Using the records that appear below, write out exactly the lines from the one with "for name, piece" through the one with "bpy.data.objects.remove(obj)", keeping both end lines.

[Start of RECORDED INFORMATION]

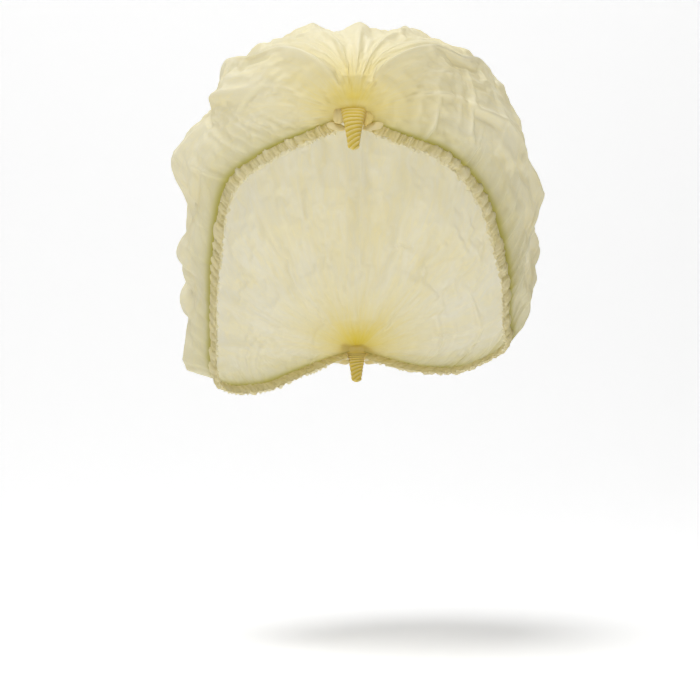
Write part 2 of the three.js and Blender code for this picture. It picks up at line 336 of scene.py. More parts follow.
def bell(value, middle, width):
    """A bell curve: exp(-((value - middle) / width) ^ 2)."""
    return np.exp(-(((value - middle) / width) ** 2))


def cubic(t, start, rise, slope_in, slope_out):
    """A cubic that leaves start and has risen by rise when t is 1, with a slope at either end."""
    bend = slope_in + slope_out - 2 * rise
    return start + t * (slope_in + t * (3 * rise - 2 * slope_in - slope_out + t * bend))


def linear(colour):
    """sRGB colour as linear RGBA."""
    c = np.array(colour[:3], float)
    return (*np.where(c <= 0.04045, c / 12.92, ((c + 0.055) / 1.055) ** 2.4), 1.0)


def column(name, along):
    """A column of SECTIONS at any place along the cap, as a smooth curve through the rows: a cubic between
    each two rows whose slope at a row is taken from its two neighbours."""
    at = SECTIONS["along"]
    values = SECTIONS[name]
    slopes = np.gradient(values)
    slopes[1:-1] = (values[2:] - values[:-2]) / (at[2:] - at[:-2])
    slopes[0] = (values[1] - values[0]) / (at[1] - at[0])
    slopes[-1] = (values[-1] - values[-2]) / (at[-1] - at[-2])
    i = np.clip(np.searchsorted(at, along) - 1, 0, len(at) - 2)
    span = at[i + 1] - at[i]
    t = (along - at[i]) / span
    return cubic(t, values[i], values[i + 1] - values[i], slopes[i] * span, slopes[i + 1] * span)


def noise(x, y, seed):
    """Soft random height from -1 to 1 over the plane: a random value at each whole place, eased between."""
    values = np.random.default_rng(seed).uniform(-1, 1, (NOISE_CELLS, NOISE_CELLS))
    i, j = np.floor(x).astype(int), np.floor(y).astype(int)
    s, t = smooth(x - i, 0, 1), smooth(y - j, 0, 1)

    def corner(right, up):
        return values[(i + right) % NOISE_CELLS, (j + up) % NOISE_CELLS]

    return blend(blend(corner(0, 0), corner(1, 0), s), blend(corner(0, 1), corner(1, 1), s), t)


def arch_points(size, along, across):
    """The crown's smooth form. At each place along it, a full arch runs from one rim over the apex to the
    other: out = width * sin(a) ^ (2 / fullness), up = waist + (height - waist) * cos(a) ^ (2 / fullness)
    above the widest point, and an ellipse that tucks in to the rim below it."""
    along, across = np.broadcast_arrays(np.asarray(along, float), np.asarray(across, float))
    left = across < 0
    side = np.where(left, -1.0, 1.0)

    def rim(axis):
        return np.where(left, column("left_" + axis, along), column("right_" + axis, along))

    rim_x = blend(size.tab_width / 2, size.crown_width / 2, rim("x"))
    rim_y, rim_z = rim("y") * size.crown_depth, rim("z") * size.crown_drop
    rise_y = column("apex_y", along) * size.crown_depth - rim_y
    rise_z = column("apex_z", along) * size.crown_drop - rim_z
    height = np.hypot(rise_y, rise_z)
    width = rim_x + column("bulge", along) * size.side_bulge
    waist = WAIST_SHARE * height
    tuck = np.arccos(rim_x / width)
    upper = np.hypot(width, height - waist) * ARC_EXCESS
    lower = np.hypot(width - rim_x, waist)
    waist_across = upper / (upper + lower)
    reach = np.abs(across)
    turn = np.clip(reach / waist_across, 0, 1) * np.pi / 2
    over_out = width * np.sin(turn) ** (2 / ARCH_FULLNESS)
    over_up = waist + (height - waist) * np.maximum(np.cos(turn), 0) ** (2 / ARCH_FULLNESS)
    turn = np.clip((reach - waist_across) / (1 - waist_across), 0, 1) * tuck
    under_out = width * np.cos(turn)
    under_up = waist - waist / np.sin(tuck) * np.sin(turn)
    above = reach < waist_across
    out, up = np.where(above, over_out, under_out), np.where(above, over_up, under_up)
    sway = -TAB_SWAY * (1 - smooth(along, 0.0, 0.14))
    return np.stack([side * out + sway, rim_y + rise_y / height * up, rim_z + rise_z / height * up], -1)


def arch_ends(size, along):
    """The apex of an arch, and the place halfway between its two rims."""
    apex = arch_points(size, along, 0.0)
    rims = (arch_points(size, along, 1.0) + arch_points(size, along, -1.0)) / 2
    return apex, rims


def outward(surface, along, across):
    """The outward unit direction of a surface function: the step across crossed with the step along."""
    low, high = np.maximum(along - PROBE, 0), np.minimum(along + PROBE, 1)
    left, right = np.maximum(across - PROBE, -1), np.minimum(across + PROBE, 1)
    crosswise = surface(along, right) - surface(along, left)
    lengthwise = surface(high, across) - surface(low, across)
    normal = np.cross(crosswise, lengthwise)
    return normal / np.linalg.norm(normal, axis=-1, keepdims=True)


def across_of(along, strand):
    """Where a strand of the cloth runs. Strands keep their place between the ridges of the long pleats,
    so they crowd together at the front tab and fan out behind it."""
    front = np.interp(strand, PLEATS["ridge"], PLEATS["front"])
    return blend(front, strand, smooth(along, 0.03, 0.2))


def pleat_sag(along, strand):
    """Valleys between the ridges: a half wave of sine from each ridge to the next."""
    ridges, valleys = PLEATS["ridge"], PLEATS["valley"]
    sag = sum(
        valley * np.sin(np.pi * np.clip((strand - start) / (end - start), 0, 1))
        for start, end, valley in zip(ridges[:-1], ridges[1:], valleys)
    )
    return sag * window(along, 0.04, 0.32, 0.82, 0.99)


def lobe_rise(along, across):
    """The two lobes beside the front tab: steep at the crest, sloping off towards the rim."""
    crest = np.abs(across_of(along, PLEATS["ridge"][LOBE_RIDGE]))
    away = np.abs(across) - crest
    spread = np.where(away < 0, 0.03, 0.28)
    return bell(away, 0, spread) * window(along, 0.02, 0.08, 0.2, 0.36)


def puff_rise(along, across):
    """Puffs and dents: a bell in each row's place."""
    rise = sum(
        height * bell(along, at, length) * bell(across, over, width)
        for at, over, length, width, height in zip(*PUFFS.values())
    )
    edge = 1 - smooth(np.abs(across), 0.9, 1)
    return rise * window(along, 0, 0.06, 0.94, 1) * edge


def fold_rise(size, along, strand):
    """Fine creases from tab to tab: a folded zigzag over the strands, with wandering depth."""
    wander = 0.012 * noise(along * 9, strand * 5, 3)
    phase = (strand + wander) * size.fold_count / 2
    zigzag = 1 - 4 * np.abs(phase - np.round(phase))
    depth = 0.55 + 0.45 * noise(along * 6, strand * size.fold_count * 0.6, 4)
    fade = window(along, 0.04, 0.3, 0.75, 0.97)
    return zigzag * depth * fade * (1 - smooth(np.abs(strand), 0.82, 1))


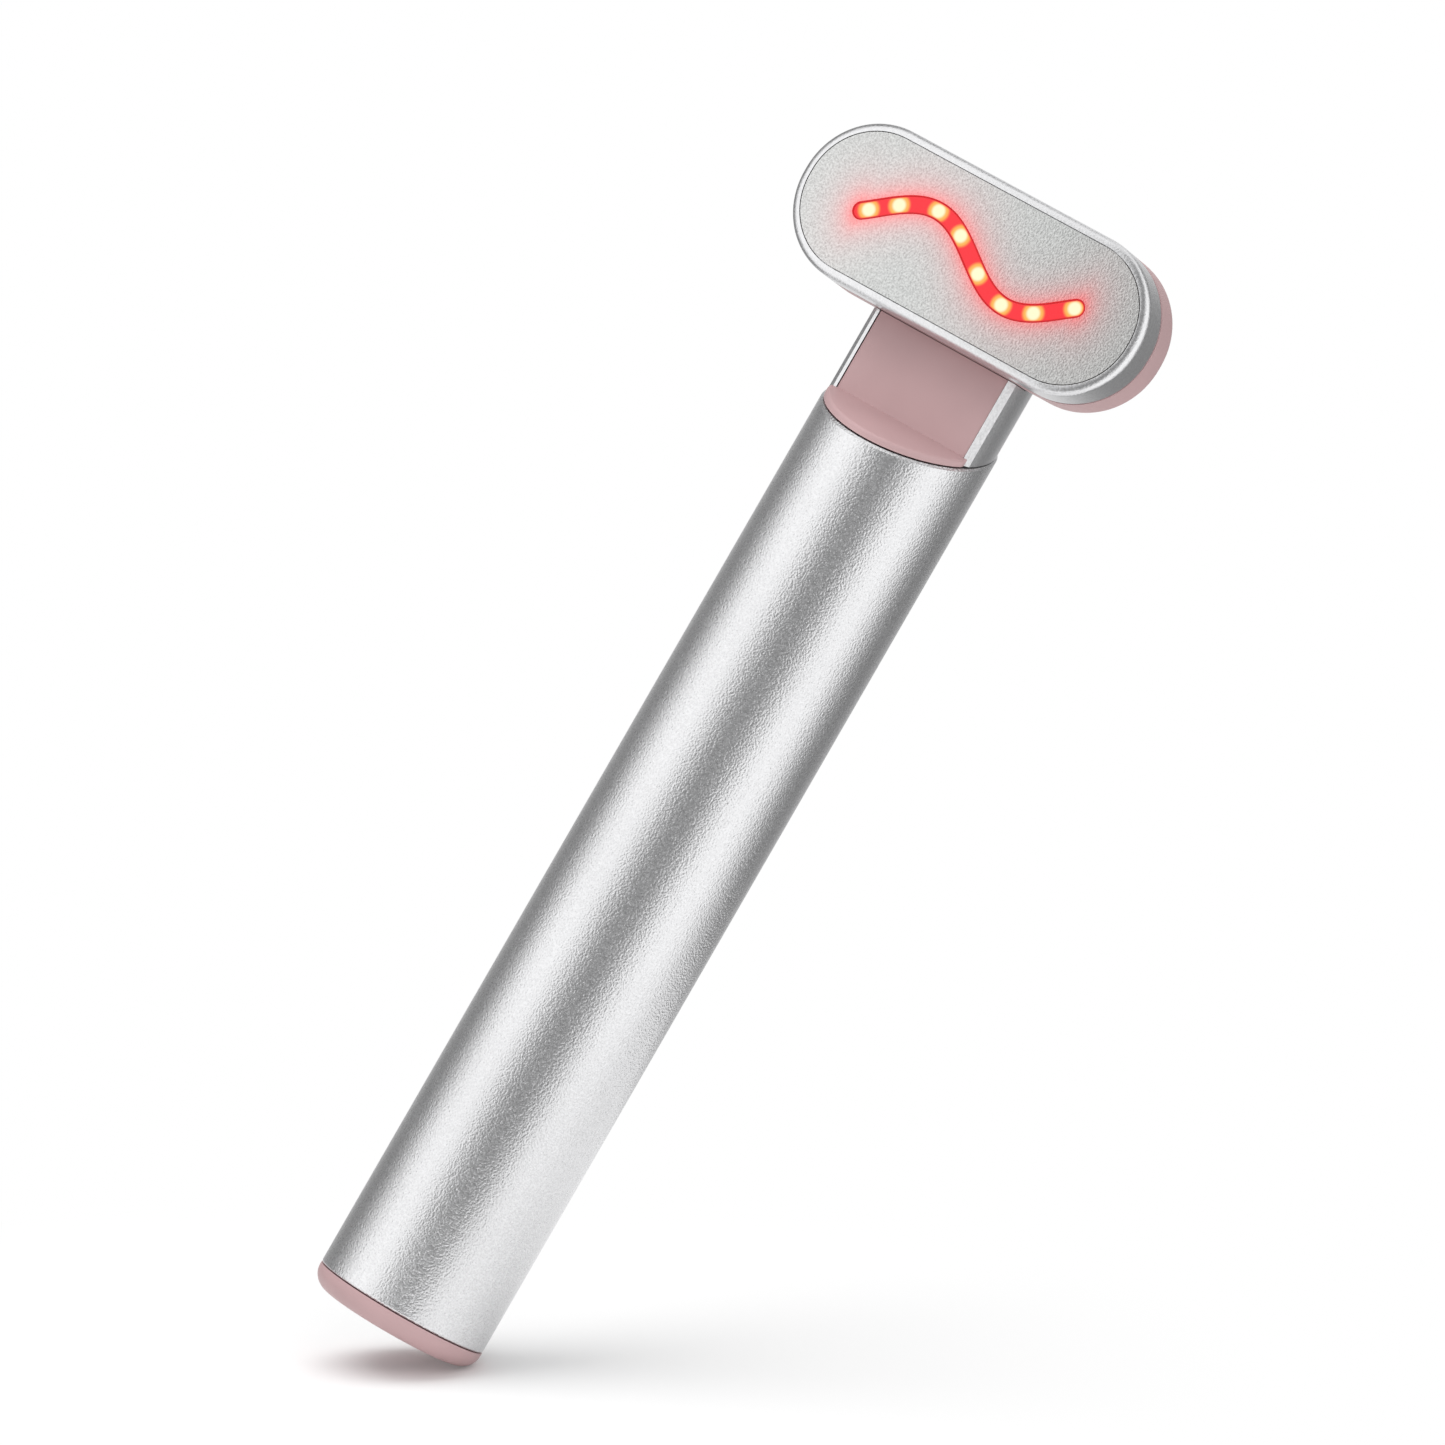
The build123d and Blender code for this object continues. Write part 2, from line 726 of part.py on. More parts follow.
# Room that the head takes, with a gap all round: the neck's pieces are cut back to it
with BuildPart() as head_room:
    with BuildSketch(face_plane(0)):
        head_outline(-fit_gap)
    extrude(amount=-head_depth - fit_gap)
    fillet(head_room.edges().group_by(Axis.Y)[-1], head_back_radius)

head_screw_places = [
    (-head_screw_spread, -head_screw_drop),
    (head_screw_spread, -head_screw_drop),
    (-head_screw_spread, head_screw_rise),
    (head_screw_spread, head_screw_rise),
]

# Neck frame: block that joins the journal's flange to the back of the head
frame_block = neck_block(frame_radius, plate_back - fit_gap, fit_gap, neck_wall + fit_gap)
with BuildPart() as neck_frame:
    add(frame_block)
    split(bisect_by=joint_plane.offset(flange_top), keep=Keep.TOP)
    with BuildSketch():
        with Locations((0, channel_back)):
            Rectangle(channel_width, 2 * neck_radius, align=(Align.CENTER, Align.MAX))
    extrude(amount=head_level + head_height, mode=Mode.SUBTRACT)
    add(head_room.part, mode=Mode.SUBTRACT)
    with BuildSketch(joint_plane.offset(flange_top)):
        with Locations(*flange_screw_places):
            Circle(screw_radius + thread_gap)
    extrude(amount=screw_length, mode=Mode.SUBTRACT)
    with BuildSketch(face_plane(head_depth)):
        with Locations(*head_screw_places):
            Circle(screw_radius + thread_gap)
    extrude(amount=back_wall - screw_length - fit_gap, mode=Mode.SUBTRACT)

# Neck shell: aluminium cowl round the frame, open at the front, with a sloping roof
shell_block = neck_block(neck_radius, neck_front, neck_bevel, 0)
shell_hollow = neck_block(neck_radius - neck_wall, neck_front + neck_wall, fit_gap, neck_wall)
with BuildPart() as neck_shell:
    add(shell_block)
    add(shell_hollow, mode=Mode.SUBTRACT)
    with BuildSketch():
        with Locations((0, fit_gap - plate_back)):
            Rectangle(
                plate_width + 2 * fit_gap, neck_radius, align=(Align.CENTER, Align.MAX)
            )
    extrude(amount=head_level, mode=Mode.SUBTRACT)
    split(bisect_by=joint_plane.offset(seam_gap / 2), keep=Keep.TOP)
    add(head_room.part, mode=Mode.SUBTRACT)

# Neck cover: flat front plate with the rounded ledge at its foot, in one moulding
ledge_slab = oblique_slab(neck_radius, seam_gap / 2, ledge_height)
with BuildPart() as neck_cover:
    add(ledge_slab)
    fillet(neck_cover.edges().filter_by(GeomType.ELLIPSE).sort_by(Axis.Z)[-1], ledge_edge_radius)
    with BuildSketch():
        with Locations((0, -ledge_reach)):
            Rectangle(ledge_width, neck_radius, align=(Align.CENTER, Align.MAX))
        with Locations((0, -plate_front)):
            Rectangle(plate_width, neck_radius, align=(Align.CENTER, Align.MAX))
    extrude(amount=rim_top, mode=Mode.INTERSECT)
    with BuildSketch():
        with Locations((0, -plate_back)):
            Rectangle(plate_width, plate_thickness, align=(Align.CENTER, Align.MAX))
    extrude(amount=head_level)
    split(bisect_by=joint_plane.offset(seam_gap / 2), keep=Keep.TOP)
    add(head_room.part, mode=Mode.SUBTRACT)

# Back shell of the head: pink tray with a lip that goes into the front shell
with BuildPart() as head_back_shell:
    with BuildSketch(face_plane(back_start)):
        head_outline(0)
    extrude(amount=back_start - head_depth)
    fillet(head_back_shell.edges().group_by(Axis.Y)[-1], head_back_radius)
    with BuildSketch(face_plane(back_start)):
        head_outline(side_wall)
    extrude(amount=back_start + back_wall - head_depth, mode=Mode.SUBTRACT)
    with BuildSketch(face_plane(front_depth - lip_reach)):
        head_outline(front_wall + fit_gap)
        head_outline(front_wall + fit_gap + lip_wall, mode=Mode.SUBTRACT)
    extrude(amount=front_depth - lip_reach - back_start - lip_wall)
    with BuildSketch(face_plane(light_board_back + fit_gap)):
        with GridLocations(2 * post_spread, 2 * post_rise, 2, 2):
            Circle(post_radius)
    extrude(amount=light_board_back + fit_gap + back_wall / 2 - head_depth)
    with BuildSketch(face_plane(head_depth - back_wall)):
        with Locations(*head_screw_places):
            Circle(screw_radius + screw_clearance)
        with Locations((0, -lead_crossing)):
            RectangleRounded(lead_window_width, lead_window_height, lead_window_width / 4)
    extrude(amount=-back_wall - overrun, mode=Mode.SUBTRACT)

# Trim ring between the two shells
with BuildPart() as head_trim_ring:
    with BuildSketch(face_plane(trim_front)):
        head_outline(trim_inset)
        head_outline(front_wall, mode=Mode.SUBTRACT)
    extrude(amount=-trim_width)

# Front shell of the head: rounded bezel with the recess for the face plate
with BuildPart() as head_front_shell:
    with BuildSketch(face_plane(0)):
        head_outline(0)
    extrude(amount=-front_depth)
    fillet(head_front_shell.edges().group_by(Axis.Y)[0], head_edge_radius)
    with BuildSketch(face_plane(0)):
        head_outline(bezel_width)
    extrude(amount=-recess_depth, mode=Mode.SUBTRACT)
    with BuildSketch(face_plane(0)):
        head_outline(face_inset + bezel_ledge)
    extrude(amount=-front_depth, mode=Mode.SUBTRACT)
    with BuildSketch(face_plane(board_front_depth)):
        head_outline(front_wall)
    extrude(amount=-front_depth, mode=Mode.SUBTRACT)

# Face plate with the wave-shaped slot, and the seal that it lies on
with BuildPart() as face_plate:
    with BuildSketch(face_plane(0)):
        head_outline(face_inset)
    extrude(amount=-face_thickness)
    with BuildSketch(face_plane(0)):
        wave_outline(channel_light_width)
    extrude(amount=-face_thickness, mode=Mode.SUBTRACT)

with BuildPart() as face_seal:
    with BuildSketch(face_plane(face_thickness)):
        head_outline(face_inset)
        head_outline(face_inset + bezel_ledge, mode=Mode.SUBTRACT)
    extrude(amount=-face_seal_thickness)

# Light guide: fills the slot from behind and is held by its wider back
with BuildPart() as light_guide:
    with BuildSketch(face_plane(guide_recess)):
        wave_outline(channel_light_width - 2 * guide_gap)
    extrude(amount=guide_recess - face_thickness)
    with BuildSketch(face_plane(face_thickness)):
        wave_outline(channel_light_width + 2 * guide_flange)
    extrude(amount=-guide_flange_thickness)

# Board of the lamps, the eight lamps under the channel, and the plug on the board's back
with BuildPart() as light_board:
    with BuildSketch(face_plane(board_front_depth)):
        head_outline(front_wall + 2 * fit_gap)
    extrude(amount=-board_thickness)

lamp_places = [-wave_left * share for share in lamp_left_shares]
lamp_places += [wave_right * share for share in lamp_right_shares]
with BuildPart() as lamps:
    for x in lamp_places:
        with BuildSketch(face_plane(board_front_depth)):
            with Locations((x, wave_level(x))):
                Rectangle(lamp_size, lamp_size)
        extrude(amount=lamp_height)

with BuildPart() as head_plug:
    with BuildSketch(face_plane(light_board_back)):
        with Locations((0, -lead_crossing)):
            Rectangle(plug_width, plug_length)
    extrude(amount=-plug_height)

# Lead in the head unit, from the swivel's axis up the neck and forward to the plug
crossing_level = head_level - lead_crossing
lead_start = joint_plane.from_local_coords((0, 0, -lead_split))
with BuildPart() as head_lead:
    with BuildLine():
        FilletPolyline(
            lead_start,
            joint_plane.from_local_coords((0, 0, lead_bend_rise)),
            (0, lead_back, crossing_level - lead_shoulder),
            (0, lead_back, crossing_level),
            (0, light_board_back + plug_height - face_reach, crossing_level),
            radius=lead_bend_radius,
        )
    with BuildSketch(joint_plane.offset(-lead_split)):
        Circle(lead_radius)
    sweep()

# Screws of the head unit: flange to frame, back shell to frame
head_screw_list = []
for x, y in flange_screw_places:
    middle = joint_plane.from_local_coords((x, y, flange_seat_level))
    head_screw_list.append(pan_screw(Plane(origin=middle, x_dir=(1, 0, 0), z_dir=-joint_plane.z_dir)))
for x, y in head_screw_places:
    middle = face_plane(head_depth - back_wall).from_local_coords((x, y, 0))
    head_screw_list.append(pan_screw(Plane(origin=middle, x_dir=(1, 0, 0), z_dir=(0, -1, 0))))
with BuildPart() as head_screws:
    add(head_screw_list)

pieces = {
    "handle_tube": handle_tube,
    "end_cap": end_cap,
    "end_cap_seal": end_cap_seal,
    "charge_socket_shell": charge_socket_shell,
    "charge_socket_insert": charge_socket_insert,
    "port_board": port_board,
    "chassis": chassis,
    "battery_cell": battery_cell,
    "battery_tabs": battery_tabs,
    "battery_pads": battery_pads,
    "main_board": main_board,
    "board_components": board_components,
    "lead_plug": lead_plug,
    "push_switch": push_switch,
    "switch_plunger": switch_plunger,
    "power_button": power_button,
    "indicator_pipe": indicator_pipe,
    "swivel_socket": swivel_socket,
    "thrust_washer": thrust_washer,
    "handle_screws": handle_screws,
    "handle_lead": handle_lead,
    "swivel_journal": swivel_journal,
    "drag_ring": drag_ring,
    "retaining_ring": retaining_ring,
    "neck_frame": neck_frame,
    "neck_shell": neck_shell,
    "neck_cover": neck_cover,
    "head_back_shell": head_back_shell,
    "head_trim_ring": head_trim_ring,
    "head_front_shell": head_front_shell,
    "face_plate": face_plate,
    "face_seal": face_seal,
    "light_guide": light_guide,
    "light_board": light_board,
    "lamps": lamps,
    "head_plug": head_plug,
    "head_lead": head_lead,
    "head_screws": head_screws,
}
os.makedirs("parts", exist_ok=True)
for name, piece in pieces.items():
    piece.part.label = name
    export_step(piece.part, f"parts/{name}.step")
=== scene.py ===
import math

import bmesh
import bpy
import numpy as np
from mathutils import Matrix, Vector


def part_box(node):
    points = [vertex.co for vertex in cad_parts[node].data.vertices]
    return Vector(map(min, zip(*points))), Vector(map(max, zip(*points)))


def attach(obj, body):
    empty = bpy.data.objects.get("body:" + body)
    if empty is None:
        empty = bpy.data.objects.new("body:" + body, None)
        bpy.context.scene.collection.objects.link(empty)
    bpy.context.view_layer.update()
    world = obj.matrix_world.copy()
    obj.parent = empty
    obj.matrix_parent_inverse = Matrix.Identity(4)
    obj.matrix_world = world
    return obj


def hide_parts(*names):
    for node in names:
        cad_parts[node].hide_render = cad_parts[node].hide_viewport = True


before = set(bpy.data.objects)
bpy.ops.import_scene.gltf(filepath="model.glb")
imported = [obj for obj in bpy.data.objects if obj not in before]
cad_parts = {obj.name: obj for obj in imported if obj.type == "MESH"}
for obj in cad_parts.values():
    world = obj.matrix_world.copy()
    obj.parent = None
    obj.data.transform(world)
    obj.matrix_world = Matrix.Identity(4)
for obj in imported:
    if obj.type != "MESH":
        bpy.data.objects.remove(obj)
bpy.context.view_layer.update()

bl_info = {
    "name": "Red light therapy wand",
    "version": (1, 0, 0),
    "blender": (4, 5, 0),
    "location": "3D View > Sidebar > Wand",
    "description": "Dresses the wand's parts and sets them on a studio floor",
    "category": "Object",
}

# Lengths in this file are in metres, and this is one millimetre
MM = 0.001
# Lamps in the frame's node "lamps", whose points come lamp by lamp
LAMP_COUNT = 8
# Range of the noise that carries a finish from its darkest to its lightest tone
TONE_RANGE = (0.35, 0.65)
# Range of the noise that carries a finish from its smoothest to its roughest grain
GRAIN_RANGE = (0.3, 0.7)
# The tent's soft boxes: degrees from the wand's front to its right, tightness and strength
SOFT_BOXES = ((-37, 8, 1.7), (77, 9, 1.7), (-158, 6, 0.7))


def low(node):
    """The lowest corner of a part of the frame."""
    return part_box(node)[0]


def high(node):
    """The highest corner of a part of the frame."""
    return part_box(node)[1]


def middle(node):
    """The middle of a part's box."""
    return (low(node) + high(node)) / 2


def lamp_centres():
    """The middles of the lamps under the channel: the mean of each lamp's corners."""
    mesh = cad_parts["lamps"].data
    corners = np.empty(len(mesh.vertices) * 3)
    mesh.vertices.foreach_get("co", corners)
    return corners.reshape(LAMP_COUNT, -1, 3).mean(axis=1)


class WandSizes(bpy.types.PropertyGroup):
    """Sizes of the light channel and of the grain on the surfaces"""

    wave_length: bpy.props.FloatProperty(
        name="Wave length", description="Length of one full wave of the light channel",
        default=27 * MM, unit="LENGTH", precision=5)
    wave_height: bpy.props.FloatProperty(
        name="Wave height", description="Height of the wave above the middle of the head",
        default=3.1 * MM, unit="LENGTH", precision=5)
    wave_shift: bpy.props.FloatProperty(
        name="Wave shift", description="Place where the wave crosses the middle",
        default=0.4 * MM, unit="LENGTH", precision=5)
    wave_left: bpy.props.FloatProperty(
        name="Left reach", description="How far the channel's middle line runs to the left",
        default=14.8 * MM, unit="LENGTH", precision=5)
    wave_right: bpy.props.FloatProperty(
        name="Right reach", description="How far the channel's middle line runs to the right",
        default=15.0 * MM, unit="LENGTH", precision=5)
    light_width: bpy.props.FloatProperty(
        name="Light width", description="Width of the lit strip in the slot",
        default=2.24 * MM, unit="LENGTH", precision=5)
    light_recess: bpy.props.FloatProperty(
        name="Light recess", description="How far the lit strip lies behind the face",
        default=0.1 * MM, unit="LENGTH", precision=5)
    light_crown: bpy.props.FloatProperty(
        name="Light crown", description="Radius of the rounding along the strip's edges",
        default=0.25 * MM, unit="LENGTH", precision=5)
    flange_width: bpy.props.FloatProperty(
        name="Flange width", description="Width of the strip's flange behind the face plate",
        default=3.9 * MM, unit="LENGTH", precision=5)
    face_thickness: bpy.props.FloatProperty(
        name="Face thickness", description="Thickness of the face plate",
        default=0.8 * MM, unit="LENGTH", precision=5)
    lamp_spread: bpy.props.FloatProperty(
        name="Lamp spread", description="Radius over which a lamp's hot middle fades",
        default=1.3 * MM, unit="LENGTH", precision=5)
    halo_reach: bpy.props.FloatProperty(
        name="Halo reach", description="Distance over which the red halo on the face fades",
        default=1.5 * MM, unit="LENGTH", precision=5)
    metal_grain: bpy.props.FloatProperty(
        name="Metal grain", description="Size of the blasted grain on handle and head",
        default=0.25 * MM, unit="LENGTH", precision=5)
    face_grain: bpy.props.FloatProperty(
        name="Face grain", description="Size of the coarser grain on the face plate",
        default=0.24 * MM, unit="LENGTH", precision=5)
    plastic_grain: bpy.props.FloatProperty(
        name="Plastic grain", description="Size of the fine texture on the moulded plastic",
        default=0.18 * MM, unit="LENGTH", precision=5)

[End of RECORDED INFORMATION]

• _TASK RESPONSE_:
for name, piece in pieces.items():
    piece.part.label = name
    export_step(piece.part, f"parts/{name}.step")
=== scene.py ===
import math

import bmesh
import bpy
import numpy as np
from mathutils import Matrix, Vector


def part_box(node):
    points = [vertex.co for vertex in cad_parts[node].data.vertices]
    return Vector(map(min, zip(*points))), Vector(map(max, zip(*points)))


def attach(obj, body):
    empty = bpy.data.objects.get("body:" + body)
    if empty is None:
        empty = bpy.data.objects.new("body:" + body, None)
        bpy.context.scene.collection.objects.link(empty)
    bpy.context.view_layer.update()
    world = obj.matrix_world.copy()
    obj.parent = empty
    obj.matrix_parent_inverse = Matrix.Identity(4)
    obj.matrix_world = world
    return obj


def hide_parts(*names):
    for node in names:
        cad_parts[node].hide_render = cad_parts[node].hide_viewport = True


before = set(bpy.data.objects)
bpy.ops.import_scene.gltf(filepath="model.glb")
imported = [obj for obj in bpy.data.objects if obj not in before]
cad_parts = {obj.name: obj for obj in imported if obj.type == "MESH"}
for obj in cad_parts.values():
    world = obj.matrix_world.copy()
    obj.parent = None
    obj.data.transform(world)
    obj.matrix_world = Matrix.Identity(4)
for obj in imported:
    if obj.type != "MESH":
        bpy.data.objects.remove(obj)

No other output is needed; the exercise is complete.